2:00 a.m. (Thursday) Hotel (1967)
I love this movie so I was happy to see that no less an august personage than Martin Scorsese has given it his imprimatur…sort of. He wrote in this month’s Now Playing, “it’s actually become more interesting over the years….it’s like a snapshot of the shared American cultural horizon in the late ’60s, or at least a piece of it.” And who am I to argue? With Elizabeth Taylor, Karl Malden, Merle Oberon and a cast of, um, tens.

Thursday, March 15
10:00 p.m. The Whole Town’s Talking (1935)
Edward G. Robinson plays a hardware clerk who is a little on the meek side. He also happens to have a lookalike who is an infamous gangster wanted by the law. A series of plot twists lead him to take on the gangster’s identity. I haven’t seen this in a while but I remember being disturbed by the underlying message. Basically the hardware clerk is much happier and better off when he’s acting the thug. Carl Jung himself couldn’t have come up with a better representation of the “shadow” self though. Also starring the lovely and talented Jean Arthur; directed by John Ford.

Friday, March 16
8:00 p.m. Jason and the Argonauts (1963) and Clash of the Titans (1981)
Greek mythology done right, with effects by Ray Harryhausen, “the father of modern special effects pictures.” Guest hosted by @DraconicVerses

Saturday, March 17
Stereotypes Alert
TCM is apparently in violation of the Federal statute that dictates that they must show The Quiet Man on St. Patrick’s Day. Instead, they’ve got some lesser-known Irish-themed movies today until 8:00 p.m. The most interesting-looking one is scheduled at 10:45 a.m., The Irish In Us (1935). It’s one of only three films that James Cagney and Olivia de Havilland did together (not counting documentaries…the other two are A Midsummer Night’s Dream (1935) and The Strawberry Blonde (1941)). Directed by Lloyd Bacon (42nd Street).

Sunday, March 18
8:00 p.m. Born Free (1966)


10 thoughts on “TCM Week: March 12-18

  1. I remember watching all those English films on Million Dollar Movie in the afternoon after school. I loved every one of them and watched them several times

    1. That’s really cool Val….I started looking for them a few years ago and they’re not on DVD here. So I’m looking forward to seeing them 🙂

  2. TCM seems to do the same Irish-themed marathon every year, though I have to admit you picked the one I like best as your focus. For once I’ll come out of my 30’s cocoon and get a little wild with Hotel … I just set the DVR to record this one last night. I seem to remember it only as what I assumed was a trashy novel on my grandmother’s bookshelf, but the movie does look intriguing! Thanks for the round-up!

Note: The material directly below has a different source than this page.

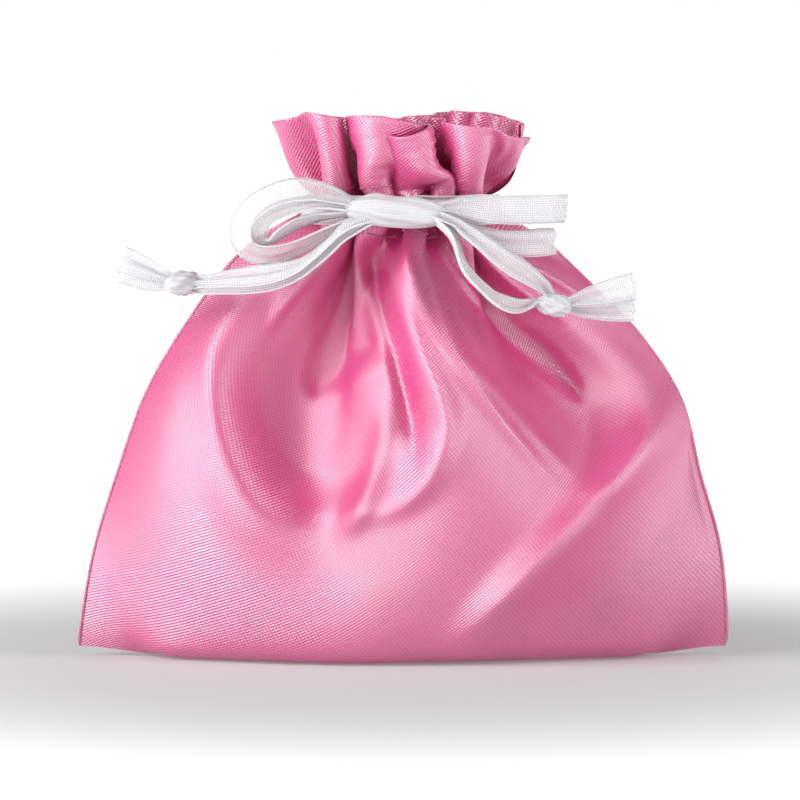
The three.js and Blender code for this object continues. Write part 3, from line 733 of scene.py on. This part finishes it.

    1. You’re welcome! I hope you enjoy Hotel. It is a little trashy. But what always interests me is, the central character, the hotel owner played by Rod Taylor, is fighting off a big chain that’s going to take over his hotel and ruin it. That part seems so modern to me. You’ll have to let me know what you think. Thanks for stopping by, Cliff 🙂

  3. George Sanders tracking down Jack the Ripper? I’m sold. And the double feature of Ray Harryhausen will be good to see. I still think that the 1981 *Clash of the Titans* is much better than the more recent version.

  4. Hi Paula, how’re you?

    Can’t believe I still haven’t seen ‘A Streetcar Named Desire’ and it escaped me that it starred Vivien Leigh. I have to rectify that situation soon!

    1. Doing well, thanks very much! I can’t remember if you have cable or not? If not, Netflix has it. It was nominated for 10-12 Oscars & it’s like an acting class! Vivien Leigh won Best Actress, Kim Hunter won Best Supporting Actress, Karl Malden won Best Supporting Actor. (Brando was nominated but Bogart won that year for The African Queen.)

  5. Hi, Paula and company:

    Great choices!

    ‘The Loneliness of the Long Distance Runner’ is one of the first and best British ‘Angry Young Men’ films. Definitely shows the difference in cultures and how badly
    the UK was beat up on in WWII and how slowly its recovery played out.

    Oh, and ‘The Lodger’ rocks out loud! A film swirling in a thick London fog Atmosphere. Some of George Sanders’ (Oh. How Hollywood needs another actor of his stature in playing either a heel or a hero!) best work!

    1. Thanks Jack! I recorded Loneliness, it was on way past my bedtime. I’ve really been enjoying the Angry Young Men films, they are a look into a culture that I really don’t know that much about, though I describe myself as an Anglophile. WWII had some different effects on the US & the UK it seems.

      I agree, The Lodger is awesome! I’m so happy to see you say that about George Sanders…I love him, hero or heel…have you ever seen the movie he did with Lucille Ball, before she was famous or on TV, called Lured? Douglas Sirk directed it. It’s quite odd but very entertaining.